Retired Army Reserve Staff Sgt. Dan Smith of Fairplay said he sometimes finds it hard to talk about the job he did during a deployment to Iraq from 2004-05.
His job required assessing damaged vehicles, including some that had been mangled by IEDs (improvised expolsive devices). Fortunately, he said, the vehicles were emptied before they got to him.
He said he retired from the military in 2006, but as a former Reservist, the Army can call up the 49-year-old until he turns 60.
Being away from home was hard for him. Smith said he missed his son Ryan's eighth-grade graduation.
"It was a big step for him, and I wasn't here to see it," Smith said. "I guess it was harder on him than me ... The hardest part was being away from my family, but it was probably more stressful on the families over here than on us over there."

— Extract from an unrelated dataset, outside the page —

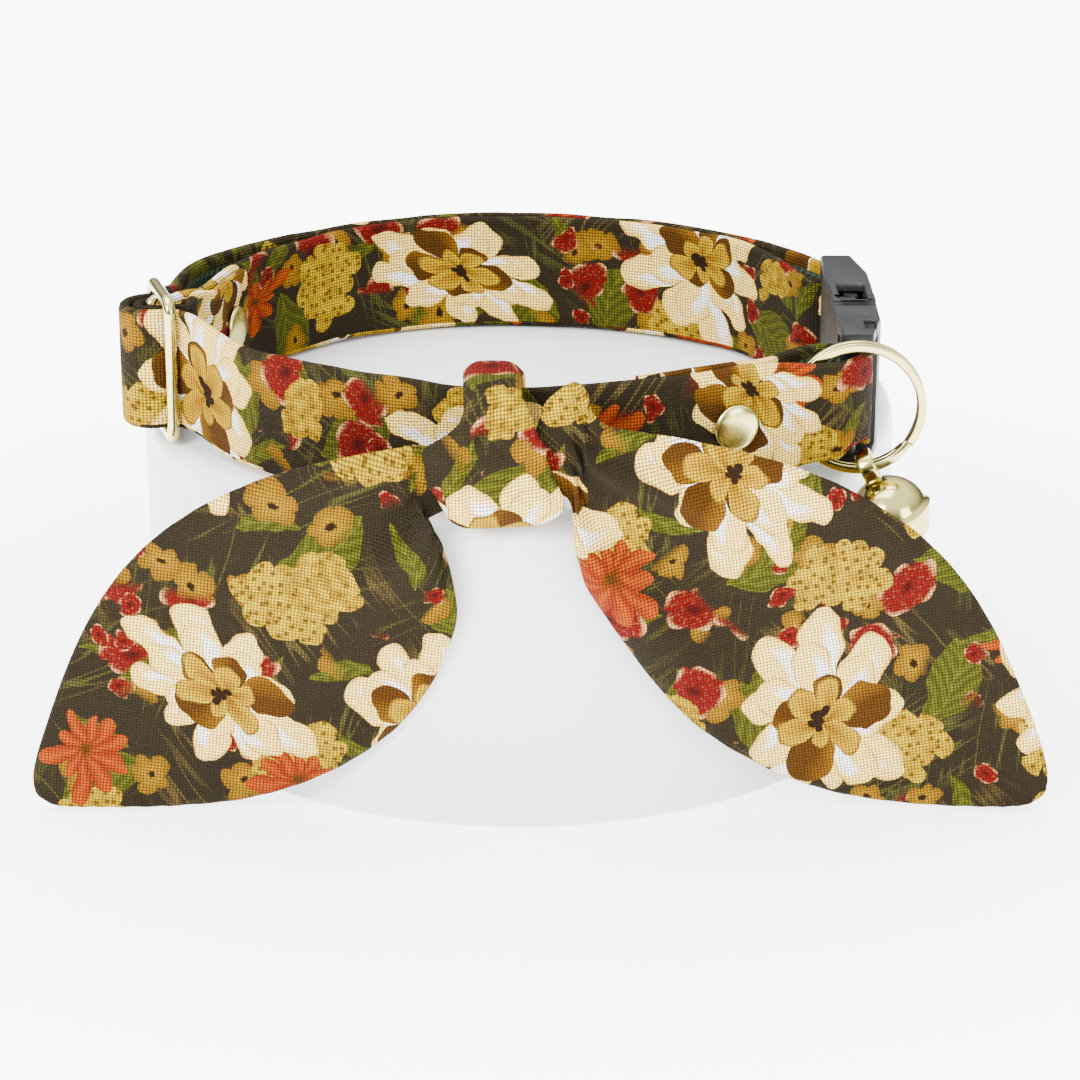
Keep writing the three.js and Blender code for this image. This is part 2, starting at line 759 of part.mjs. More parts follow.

Smith's wife, Shelly, said her husband's deployment was a "long year." She said she sent him care packages to help her cope with their time apart.
"It was constant stress and worry," she said. "My biggest meltdown was on our anniversary."
Although they were able to talk on the phone, Shelly said the communications system wasn't as sophisticated as it is now. As a result, their calls often were disconnected.
"We didn't know if the conversation would last a minute or two minutes," she said. "I always made sure to say, 'I love you,' because I didn't know if we would get cut off."
Shelly Smith said she still gets nervous thinking about Dan returning to duty.
"He's retired, but he can still be called up until he's 60," she said. "I don't want to go through that again. I love him too much. I don't want him to go back over there."